God doesn’t just make clothes; God clothes us with God’s own self.


It’s a radical thing for Paul to say.


We know something about clothes. Because we all wear clothes.


We have a sense of what clothes are appropriate for what occasions. We know, at least in theory, when we need to grab the warm winter coat rather than the light windbreaker. We know when we need to put on our formal attire rather than sweats and a t-shirt. We know when long pants are basically a necessity and when we can finally break out the shorts.


But what might it mean to understand ourselves as clothed with God?


Is God the winter coat or the windbreaker, the formal attire or the sweats, the long pants or the shorts?

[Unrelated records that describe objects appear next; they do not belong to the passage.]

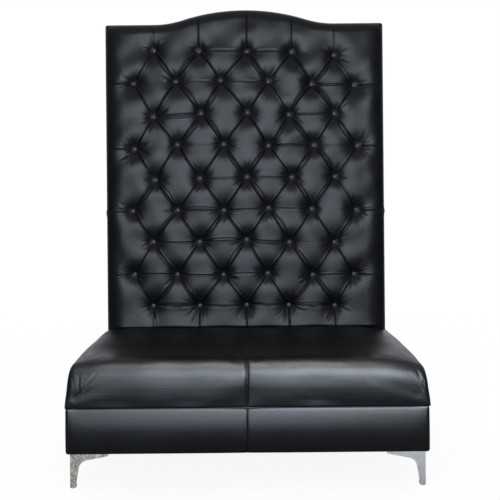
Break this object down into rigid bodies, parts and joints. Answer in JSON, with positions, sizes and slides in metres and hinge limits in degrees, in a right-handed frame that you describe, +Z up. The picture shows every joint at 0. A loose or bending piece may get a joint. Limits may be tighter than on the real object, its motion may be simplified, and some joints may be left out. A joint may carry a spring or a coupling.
{
  "type": "banquette",
  "caption": "High-backed upholstered bench with a camelback top, a deep buttoned back in diamonds, a tight seat with a centre seam, a padded apron and four cast corner legs.",
  "frame": {"origin": "on the floor, under the middle of the bounding box", "axes": "+X to the right hand of someone who faces the front, +Y to the rear, +Z up"},
  "size_m": [1.228, 0.76, 1.8149],
  "materials": {
    "leather": "black semi-gloss upholstery leather with a fine grain",
    "leg_metal": "cast aluminium, brushed and polished",
    "fasteners": "zinc-plated steel",
    "glides": "black nylon",
    "timber": "planed beech, unvarnished",
    "board": "plywood and hardboard, unvarnished",
    "foam": "open-cell upholstery foam",
    "wadding": "white polyester wadding",
    "webbing": "black elastic webbing",
    "deck_cloth": "hessian",
    "dust_cloth": "black spun-bonded cloth",
    "twine": "waxed nylon tufting twine"
  },
  "bodies": {
    "root": {"front_left_leg": "leg_metal", "front_right_leg": "leg_metal", "rear_right_leg": "leg_metal", "rear_left_leg": "leg_metal", "leg_screws": "fasteners", "foot_glides": "glides", "post_bolts": "fasteners", "bolt_washers": "fasteners", "tee_nuts": "fasteners", "seat_front_rail": "timber", "seat_rear_rail": "timber", "seat_left_rail": "timber", "seat_right_rail": "timber", "seat_centre_rail": "timber", "corner_blocks": "timber", "webbing_lengthwise": "webbing", "webbing_crosswise": "webbing", "seat_deck_cloth": "deck_cloth", "dust_cover": "dust_cloth", "apron_front_padding": "wadding", "apron_left_padding": "wadding", "apron_right_padding": "wadding", "apron_left_cover": "leather", "apron_right_cover": "leather", "apron_front_cover_left": "leather", "apron_front_cover_right": "leather", "seat_cover_left": "leather", "seat_cover_right": "leather", "seat_wadding": "wadding", "seat_foam": "foam", "back_left_post": "timber", "back_right_post": "timber", "back_upper_rail": "timber", "back_middle_rail": "timber", "back_lower_rail": "timber", "back_bottom_rail": "timber", "back_top_rail": "timber", "back_foam": "foam", "tufting_board": "board", "tufted_back_cover": "leather", "tuft_buttons": "leather", "button_twines": "twine", "twine_toggles": "timber", "border_padding": "wadding", "left_border_lower": "leather", "left_border_upper": "leather", "right_border_lower": "leather", "right_border_upper": "leather", "top_border": "leather", "outside_back_panel": "board", "outside_back_wadding": "wadding", "outside_back_lower": "leather", "outside_back_upper": "leather"}
  },
  "joints": []
}
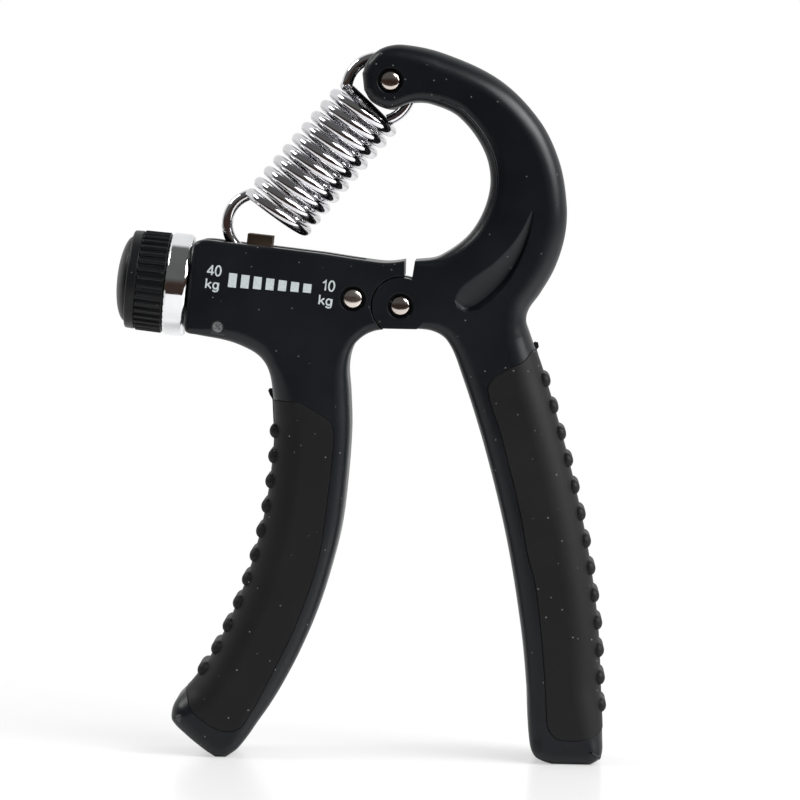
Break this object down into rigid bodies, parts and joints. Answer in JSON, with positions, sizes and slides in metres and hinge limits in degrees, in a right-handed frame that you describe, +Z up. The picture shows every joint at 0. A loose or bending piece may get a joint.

Well, I don’t have an answer for that. But what strikes me is how our choice of clothing shapes our behavior. If we’re wearing that warm winter coat, we’re likely doing something different than if we’re wearing the windbreaker. The formal attire brings out a different side of us than the far more comfortable sweats and t-shirt. Wearing pants is a different experience than wearing shorts.


So then, if we’re clothed with God, shouldn’t that also change our behavior?